═══ Dataset records ═══

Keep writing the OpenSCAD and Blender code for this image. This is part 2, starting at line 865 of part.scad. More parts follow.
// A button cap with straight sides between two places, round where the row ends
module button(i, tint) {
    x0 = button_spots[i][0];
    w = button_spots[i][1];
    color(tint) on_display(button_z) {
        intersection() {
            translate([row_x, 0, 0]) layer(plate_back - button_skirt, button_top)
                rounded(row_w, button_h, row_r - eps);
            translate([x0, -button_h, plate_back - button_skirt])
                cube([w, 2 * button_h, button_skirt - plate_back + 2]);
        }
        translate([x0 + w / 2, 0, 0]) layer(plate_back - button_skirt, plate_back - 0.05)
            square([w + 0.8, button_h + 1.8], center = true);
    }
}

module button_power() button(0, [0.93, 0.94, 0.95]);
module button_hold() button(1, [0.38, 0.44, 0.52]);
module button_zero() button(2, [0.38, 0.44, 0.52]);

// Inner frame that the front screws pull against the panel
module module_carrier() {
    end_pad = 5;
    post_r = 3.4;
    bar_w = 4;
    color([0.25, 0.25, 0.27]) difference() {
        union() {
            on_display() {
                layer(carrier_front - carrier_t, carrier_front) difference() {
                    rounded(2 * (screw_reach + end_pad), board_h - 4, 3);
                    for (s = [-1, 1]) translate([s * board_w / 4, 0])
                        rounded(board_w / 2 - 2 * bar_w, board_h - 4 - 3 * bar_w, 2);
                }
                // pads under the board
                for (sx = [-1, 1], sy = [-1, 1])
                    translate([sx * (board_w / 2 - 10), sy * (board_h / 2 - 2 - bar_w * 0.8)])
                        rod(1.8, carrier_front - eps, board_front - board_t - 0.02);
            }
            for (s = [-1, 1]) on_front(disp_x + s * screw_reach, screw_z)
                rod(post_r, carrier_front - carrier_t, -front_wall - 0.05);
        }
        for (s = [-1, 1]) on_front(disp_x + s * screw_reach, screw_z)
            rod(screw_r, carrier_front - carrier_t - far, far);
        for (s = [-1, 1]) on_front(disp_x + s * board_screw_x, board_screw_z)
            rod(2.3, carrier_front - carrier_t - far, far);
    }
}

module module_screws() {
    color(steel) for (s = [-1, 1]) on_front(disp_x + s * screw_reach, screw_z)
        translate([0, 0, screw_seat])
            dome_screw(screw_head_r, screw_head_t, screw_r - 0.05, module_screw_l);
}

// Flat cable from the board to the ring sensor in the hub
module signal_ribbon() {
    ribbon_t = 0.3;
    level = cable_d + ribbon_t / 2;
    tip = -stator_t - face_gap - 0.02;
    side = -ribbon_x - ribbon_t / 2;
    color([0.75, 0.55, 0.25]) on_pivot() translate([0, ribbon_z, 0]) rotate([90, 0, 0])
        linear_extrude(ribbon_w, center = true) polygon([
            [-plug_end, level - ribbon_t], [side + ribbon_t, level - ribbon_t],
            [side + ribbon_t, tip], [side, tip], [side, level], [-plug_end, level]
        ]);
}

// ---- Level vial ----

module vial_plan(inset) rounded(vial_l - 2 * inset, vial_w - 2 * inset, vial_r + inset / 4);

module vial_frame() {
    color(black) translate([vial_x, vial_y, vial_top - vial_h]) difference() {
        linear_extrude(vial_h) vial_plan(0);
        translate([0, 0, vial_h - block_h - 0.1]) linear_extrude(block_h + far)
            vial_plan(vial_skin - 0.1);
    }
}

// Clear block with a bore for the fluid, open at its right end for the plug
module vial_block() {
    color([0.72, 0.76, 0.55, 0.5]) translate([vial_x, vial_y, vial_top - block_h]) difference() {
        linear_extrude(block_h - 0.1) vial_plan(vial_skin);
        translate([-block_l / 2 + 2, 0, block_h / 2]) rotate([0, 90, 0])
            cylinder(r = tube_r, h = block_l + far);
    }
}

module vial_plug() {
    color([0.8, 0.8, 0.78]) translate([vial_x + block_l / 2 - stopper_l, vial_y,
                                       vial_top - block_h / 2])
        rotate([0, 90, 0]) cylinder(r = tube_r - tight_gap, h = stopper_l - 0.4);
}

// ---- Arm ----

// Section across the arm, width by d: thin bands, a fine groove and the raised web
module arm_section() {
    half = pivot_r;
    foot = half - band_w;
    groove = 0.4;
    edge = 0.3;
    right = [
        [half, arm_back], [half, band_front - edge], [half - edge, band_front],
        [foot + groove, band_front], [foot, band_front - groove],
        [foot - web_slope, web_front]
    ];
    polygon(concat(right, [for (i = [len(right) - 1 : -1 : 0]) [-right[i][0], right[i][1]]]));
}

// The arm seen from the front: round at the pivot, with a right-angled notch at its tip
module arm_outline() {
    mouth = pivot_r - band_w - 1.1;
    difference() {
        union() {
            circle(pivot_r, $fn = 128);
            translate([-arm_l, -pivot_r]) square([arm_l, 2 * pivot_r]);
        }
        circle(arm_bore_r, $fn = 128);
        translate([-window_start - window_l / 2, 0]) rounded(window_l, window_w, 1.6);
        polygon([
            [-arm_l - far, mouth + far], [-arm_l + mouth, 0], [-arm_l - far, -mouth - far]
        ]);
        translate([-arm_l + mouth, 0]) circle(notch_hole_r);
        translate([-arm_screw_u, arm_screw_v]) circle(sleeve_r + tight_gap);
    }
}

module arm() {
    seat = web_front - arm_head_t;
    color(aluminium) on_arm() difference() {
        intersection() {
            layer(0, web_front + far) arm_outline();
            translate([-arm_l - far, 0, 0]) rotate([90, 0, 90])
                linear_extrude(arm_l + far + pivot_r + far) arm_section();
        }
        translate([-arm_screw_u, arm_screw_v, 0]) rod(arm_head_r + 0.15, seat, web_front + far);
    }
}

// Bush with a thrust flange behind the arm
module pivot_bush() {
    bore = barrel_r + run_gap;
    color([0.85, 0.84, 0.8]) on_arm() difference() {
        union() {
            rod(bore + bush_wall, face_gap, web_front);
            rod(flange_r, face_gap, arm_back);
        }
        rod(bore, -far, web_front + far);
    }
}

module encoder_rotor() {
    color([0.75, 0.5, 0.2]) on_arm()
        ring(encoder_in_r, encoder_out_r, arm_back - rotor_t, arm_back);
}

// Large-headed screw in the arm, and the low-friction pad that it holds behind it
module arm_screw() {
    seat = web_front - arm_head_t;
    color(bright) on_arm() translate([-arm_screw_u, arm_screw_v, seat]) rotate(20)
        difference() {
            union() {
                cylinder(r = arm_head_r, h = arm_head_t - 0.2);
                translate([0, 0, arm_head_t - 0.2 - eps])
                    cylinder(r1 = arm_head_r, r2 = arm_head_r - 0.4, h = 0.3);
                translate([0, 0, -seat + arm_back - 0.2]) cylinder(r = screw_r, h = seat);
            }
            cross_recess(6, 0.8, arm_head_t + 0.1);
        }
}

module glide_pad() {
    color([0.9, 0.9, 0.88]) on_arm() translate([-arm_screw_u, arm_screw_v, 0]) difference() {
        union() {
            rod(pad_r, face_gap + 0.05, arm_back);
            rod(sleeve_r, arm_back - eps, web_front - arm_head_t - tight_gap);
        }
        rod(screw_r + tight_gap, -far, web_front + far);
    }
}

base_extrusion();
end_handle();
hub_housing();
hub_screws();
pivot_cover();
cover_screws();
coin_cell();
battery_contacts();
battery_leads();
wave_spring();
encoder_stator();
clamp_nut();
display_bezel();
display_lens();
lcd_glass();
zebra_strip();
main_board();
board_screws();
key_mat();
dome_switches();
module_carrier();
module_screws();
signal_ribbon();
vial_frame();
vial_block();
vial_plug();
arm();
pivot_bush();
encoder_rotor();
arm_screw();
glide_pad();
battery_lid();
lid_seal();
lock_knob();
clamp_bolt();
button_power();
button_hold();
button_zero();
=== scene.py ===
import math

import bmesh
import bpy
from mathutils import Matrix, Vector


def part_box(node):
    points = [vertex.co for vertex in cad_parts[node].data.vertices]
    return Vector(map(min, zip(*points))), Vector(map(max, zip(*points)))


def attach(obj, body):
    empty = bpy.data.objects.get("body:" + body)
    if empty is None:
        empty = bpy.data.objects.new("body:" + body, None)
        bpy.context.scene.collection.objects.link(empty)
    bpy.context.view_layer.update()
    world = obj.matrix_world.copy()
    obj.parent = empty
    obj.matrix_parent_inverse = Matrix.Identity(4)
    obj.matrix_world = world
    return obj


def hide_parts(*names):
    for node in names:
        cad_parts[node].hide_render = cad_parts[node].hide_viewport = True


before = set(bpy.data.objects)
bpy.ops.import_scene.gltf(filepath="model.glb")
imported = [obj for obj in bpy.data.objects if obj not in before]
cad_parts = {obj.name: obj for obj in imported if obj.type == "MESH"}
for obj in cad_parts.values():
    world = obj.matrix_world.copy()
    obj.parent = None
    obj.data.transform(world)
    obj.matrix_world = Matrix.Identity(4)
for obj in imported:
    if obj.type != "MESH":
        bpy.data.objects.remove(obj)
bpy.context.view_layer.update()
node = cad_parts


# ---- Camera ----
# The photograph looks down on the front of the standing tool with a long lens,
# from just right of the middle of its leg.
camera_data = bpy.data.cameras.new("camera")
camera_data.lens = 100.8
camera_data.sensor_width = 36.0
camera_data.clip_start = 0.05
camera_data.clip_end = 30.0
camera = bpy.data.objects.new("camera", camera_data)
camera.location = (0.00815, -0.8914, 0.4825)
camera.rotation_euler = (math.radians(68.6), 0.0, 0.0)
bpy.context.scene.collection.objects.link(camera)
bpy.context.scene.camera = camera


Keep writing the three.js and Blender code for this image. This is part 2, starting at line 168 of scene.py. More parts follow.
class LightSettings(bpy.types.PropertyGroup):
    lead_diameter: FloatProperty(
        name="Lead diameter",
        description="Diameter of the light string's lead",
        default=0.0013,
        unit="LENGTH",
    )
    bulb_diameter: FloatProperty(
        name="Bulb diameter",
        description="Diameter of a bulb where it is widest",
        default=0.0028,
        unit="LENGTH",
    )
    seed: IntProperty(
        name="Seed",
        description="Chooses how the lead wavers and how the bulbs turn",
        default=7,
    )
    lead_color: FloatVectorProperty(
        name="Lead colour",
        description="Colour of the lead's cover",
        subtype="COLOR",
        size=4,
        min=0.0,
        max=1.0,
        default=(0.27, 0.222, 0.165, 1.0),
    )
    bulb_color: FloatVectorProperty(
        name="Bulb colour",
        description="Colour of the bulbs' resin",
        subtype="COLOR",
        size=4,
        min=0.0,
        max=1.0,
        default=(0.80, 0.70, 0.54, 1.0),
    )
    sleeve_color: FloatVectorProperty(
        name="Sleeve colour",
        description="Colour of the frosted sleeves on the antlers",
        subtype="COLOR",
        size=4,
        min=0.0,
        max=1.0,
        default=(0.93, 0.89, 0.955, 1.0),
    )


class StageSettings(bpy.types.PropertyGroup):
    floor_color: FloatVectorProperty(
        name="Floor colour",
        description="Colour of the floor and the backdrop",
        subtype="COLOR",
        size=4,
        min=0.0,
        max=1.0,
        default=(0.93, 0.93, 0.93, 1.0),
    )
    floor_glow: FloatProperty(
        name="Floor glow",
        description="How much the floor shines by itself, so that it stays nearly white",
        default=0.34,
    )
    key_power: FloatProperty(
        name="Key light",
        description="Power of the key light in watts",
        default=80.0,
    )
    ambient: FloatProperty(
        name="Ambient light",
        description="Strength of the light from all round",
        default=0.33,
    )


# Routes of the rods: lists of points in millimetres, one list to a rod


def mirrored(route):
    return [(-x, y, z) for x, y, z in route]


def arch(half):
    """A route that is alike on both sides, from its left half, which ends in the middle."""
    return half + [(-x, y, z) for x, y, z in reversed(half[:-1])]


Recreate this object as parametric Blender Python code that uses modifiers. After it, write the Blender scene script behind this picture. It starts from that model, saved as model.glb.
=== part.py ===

═══

**Written problem**
Return exactly the lines above from the line that has "base_extrusion();" through the line that has "obj.matrix_world = Matrix.Identity(4)", inclusive, and nothing else.

**Full response**
base_extrusion();
end_handle();
hub_housing();
hub_screws();
pivot_cover();
cover_screws();
coin_cell();
battery_contacts();
battery_leads();
wave_spring();
encoder_stator();
clamp_nut();
display_bezel();
display_lens();
lcd_glass();
zebra_strip();
main_board();
board_screws();
key_mat();
dome_switches();
module_carrier();
module_screws();
signal_ribbon();
vial_frame();
vial_block();
vial_plug();
arm();
pivot_bush();
encoder_rotor();
arm_screw();
glide_pad();
battery_lid();
lid_seal();
lock_knob();
clamp_bolt();
button_power();
button_hold();
button_zero();
=== scene.py ===
import math

import bmesh
import bpy
from mathutils import Matrix, Vector


def part_box(node):
    points = [vertex.co for vertex in cad_parts[node].data.vertices]
    return Vector(map(min, zip(*points))), Vector(map(max, zip(*points)))


def attach(obj, body):
    empty = bpy.data.objects.get("body:" + body)
    if empty is None:
        empty = bpy.data.objects.new("body:" + body, None)
        bpy.context.scene.collection.objects.link(empty)
    bpy.context.view_layer.update()
    world = obj.matrix_world.copy()
    obj.parent = empty
    obj.matrix_parent_inverse = Matrix.Identity(4)
    obj.matrix_world = world
    return obj


def hide_parts(*names):
    for node in names:
        cad_parts[node].hide_render = cad_parts[node].hide_viewport = True


before = set(bpy.data.objects)
bpy.ops.import_scene.gltf(filepath="model.glb")
imported = [obj for obj in bpy.data.objects if obj not in before]
cad_parts = {obj.name: obj for obj in imported if obj.type == "MESH"}
for obj in cad_parts.values():
    world = obj.matrix_world.copy()
    obj.parent = None
    obj.data.transform(world)
    obj.matrix_world = Matrix.Identity(4)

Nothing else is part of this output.